In a good faith account, a creditor may effect or finance customer transactions in accordance with the following provisions:
(a) Securities entitled to good faith margin -
(1) Permissible transactions. A creditor may effect and finance transactions involving the buying, carrying, or trading of any security entitled to “good faith” margin as set forth in § 220.12 (the Supplement).
(2) Required margin. The required margin is set forth in § 220.12 (the Supplement).
(3) Satisfaction of margin. Required margin may be satisfied by a transfer from the special memorandum account or by a deposit of cash, securities entitled to “good faith” margin as set forth in § 220.12 (the Supplement), any other asset that is not a security, or any combination thereof. An asset that is not a security shall have a margin value determined by the creditor in good faith.
(b) Arbitrage. A creditor may effect and finance for any customer bona fide arbitrage transactions. For the purpose of this section, the term “bona fide arbitrage” means:
(1) A purchase or sale of a security in one market together with an offsetting sale or purchase of the same security in a different market at as nearly the same time as practicable for the purpose of taking advantage of a difference in prices in the two markets; or
(2) A purchase of a security which is, without restriction other than the payment of money, exchangeable or convertible within 90 calendar days of the purchase into a second security together with an offsetting sale of the second security at or about the same time, for the purpose of taking advantage of a concurrent disparity in the prices of the two securities.
(c) “Prime broker” transactions. A creditor may effect transactions for a customer as part of a “prime broker” arrangement in conformity with SEC guidelines.

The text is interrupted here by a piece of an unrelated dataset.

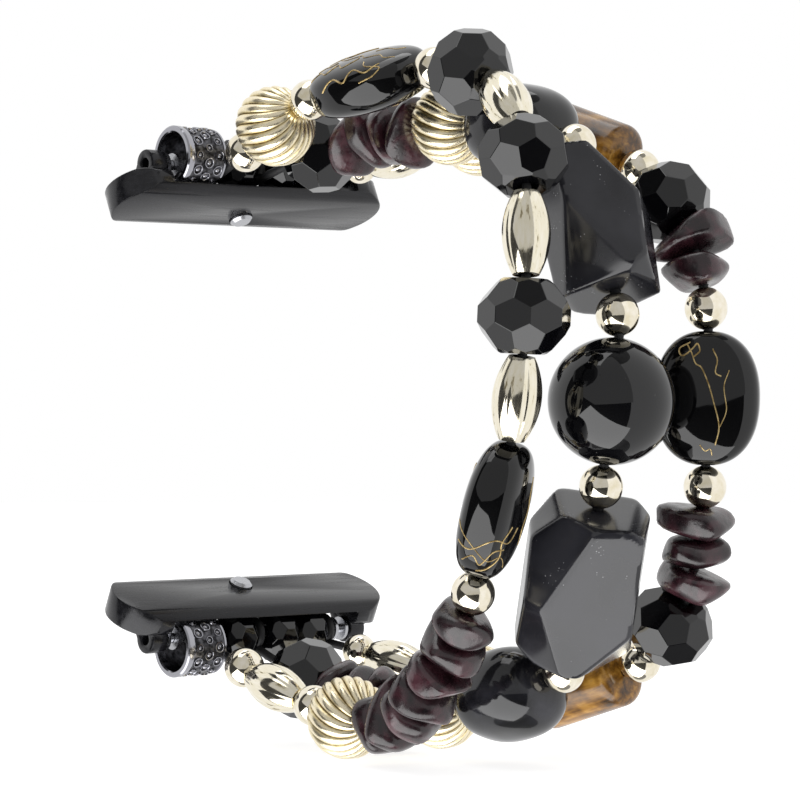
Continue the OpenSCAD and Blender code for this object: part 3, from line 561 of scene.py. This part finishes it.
# Mirror with a warm white tint, worn a little yellower and duller in patches a millimetre wide.
tree = plain_tree(gold_plate)
spot = add(tree, "ShaderNodeTexCoord")
wear = add(tree, "ShaderNodeTexNoise", {"Vector": spot.outputs["Object"], "Scale": 1 / (1.0 * MM), "Detail": 3})
tone = add(tree, "ShaderNodeValToRGB", {"Fac": wear.outputs["Fac"]}, stops=[(0.35, "#f6efdf"), (0.7, "#e6dcc0")])
rough = add(tree, "ShaderNodeMapRange", {"Value": wear.outputs["Fac"], "From Min": 0.4, "From Max": 0.7,
                                         "To Min": 0.05, "To Max": 0.13})
dents = add(tree, "ShaderNodeBump", {"Height": wear.outputs["Fac"], "Strength": 0.12, "Distance": 0.05 * MM})
shine = add(tree, "ShaderNodeBsdfPrincipled", {"Base Color": tone.outputs["Color"], "Metallic": 1,
                                               "Roughness": rough.outputs["Result"],
                                               "Normal": dents.outputs["Normal"]})
add(tree, "ShaderNodeOutputMaterial", {"Surface": shine.outputs[0]})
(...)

(d) Credit to ESOPs. A creditor may extend and maintain credit to employee stock ownership plans without regard to the other provisions of this part.
(e) Nonpurpose credit.
(1) A creditor may:
(i) Effect and carry transactions in commodities;
(ii) Effect and carry transactions in foreign exchange;
(iii) Extend and maintain secured or unsecured nonpurpose credit, subject to the requirements of paragraph (e)(2) of this section.
(2) Every extension of credit, except as provided in paragraphs (e)(1)(i) and (e)(1)(ii) of this section, shall be deemed to be purpose credit unless, prior to extending the credit, the creditor accepts in good faith from the customer a written statement that it is not purpose credit. The statement shall conform to the requirements established by the Board.